The Parable of the Exploding Ketchup

We pulled out of the zoo and immediately they started asking for more.
“Can we go out for Ice cream?!” “Can we go out for dinner?!" “Oh please Mom! Oh please!”
We’d just spent hours traipsing around the zoo, petting the wallabies, climbing the wooden train and tracking down the tigers.
We weren’t there for me. I mean we were, but you know . . . not really.
As our sticky, crumb-infested mini van pulled out of the parking lot, my husband looked at me . . . “I’m not going to tell them 'no' about dinner. What do you think?”
“I have a meal plan in place at home, but whatever you want, baby.”
“Let’s flip a coin, Mom! Heads is dinner at home and tails is a restaurant!”
It was a very expensive tails.
We decided on a local brewery, because we live in Grand Rapids, beer city USA, and any restaurant that lasts either is a brewery or supports local beer culture.
We walked in and I scanned the trendy dining room, full of local art and hipster beards. I sighed with reassurance when I spotted the stack of high chairs in the corner.
High chairs, okay, we’re allowed to be here . . . I reassured myself. There is nothing like taking kids out to eat to remind you of just where you are in life.
We sat down and ordered drinks and melt-in-your-mouth fried pickles. While our kids wiggled and spilled, I leaned over to my husband and whispered; “It’s like we’re the PSA for why not to have kids . . . or at least not to take them out to fun restaurants . . . everyone must wonder why we dared emerge from our hot dog cave.”
Then my daughter leaned over and said: “Actually . . . I bet they’re all thinking “Wow . . . they have three awesome kids. They are soooo lucky.”
And I was put. In. My. Place.
She was right. Lucky. Blessed. Full of life and love and craziness. That’s my life. She’s wise beyond her six years.
I sighed and stared out the window as the city full of hipster beards walked by on their evening commute, reflecting on much I was going to miss it.
You see, we are moving in 4 weeks to a rural town in Southwest Michigan after only a year here in glorious Grand Rapids.
I love it here, I feel at home among the breweries, and farmer’s markets, and cloth diaper stores.
I’m not a small town girl . . .
I want to be here. Why, God, why can’t we stay here? Why are we moving for a third spring in a row?
Is here too good for me?
Then suddenly my attention was drawn back to our table and I was trying to figure out why my daughter’s face was splattered in ketchup.
Like I said, I have wiggly kids, so I wouldn’t be surprised if during my daydreaming she squeezed the soft plastic and wound up covered in ketchup.
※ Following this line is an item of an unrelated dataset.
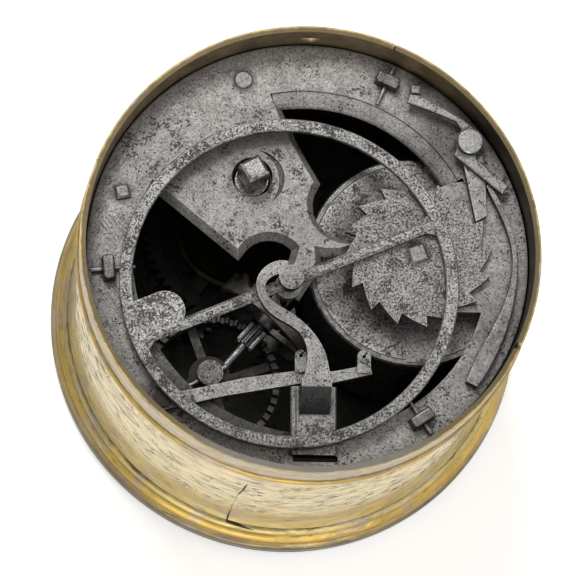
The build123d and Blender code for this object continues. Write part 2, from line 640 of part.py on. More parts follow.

I looked at my husband, back to my daughter, and then to my waitress to try to figure out how things had gotten this out of hand.
Apparently, according to my waitress, in breweries, the yeast in the air makes the ketchup bottles explode sometimes.
So I did what any parent would do… I took a picture. Our adorable, pink-haired waitress photo-bombed the shot just before helping me wipe her off with a warm towel.
We laughed it all off as a ridiculous fluke and an amazing Christmas card contender and went on to enjoy our meal. As we did my husband leaned over to me and said: “When I was working in a upscale Italian restaurant we would have had to comp a meal if a ketchup bottle exploded on someone’s kid. This is fun, this is better . . . It’s better to laugh and just go with it . . . take a selfie.”
And he was right. You can’t predict anything. And instead of getting upset and complaining and demanding compensation and apologies. . . it’s better to laugh, shrug, and take a picture.
To wonder how in the world things got to this point . . . again . . . or for the first time.
How are we moving again? How am I going to make it work in a small town after a year of children’s museums, posh restaurants, and family nearby?
I have no idea . . . I haven’t become that person yet. But I believe in her. I believe that even though things have exploded again that I will come to, look around, and bloom where I am planted.
It’s easy to be afraid of something you don’t understand . . . or even want. This is because you haven’t seen who you will become yet.
I haven’t walked out of the van yet, unloaded the boxes, or settled into a new version of myself.
This season is the end of something and the beginning of something new. It’s a chrysalis, a doorway, an end . . . and a beginning. Again.
I didn’t want this, but I stand at the precipice of it anyway with a choice: embrace or mope. I did the moping and sulking and understandable grieving of the way I thought things were going to go down.
Now there’s nothing left to do but emerge as something new and become whoever it is I will be in this new home and season.
This is life, it will surprise us and explode in our faces. Let’s live deeply anyway.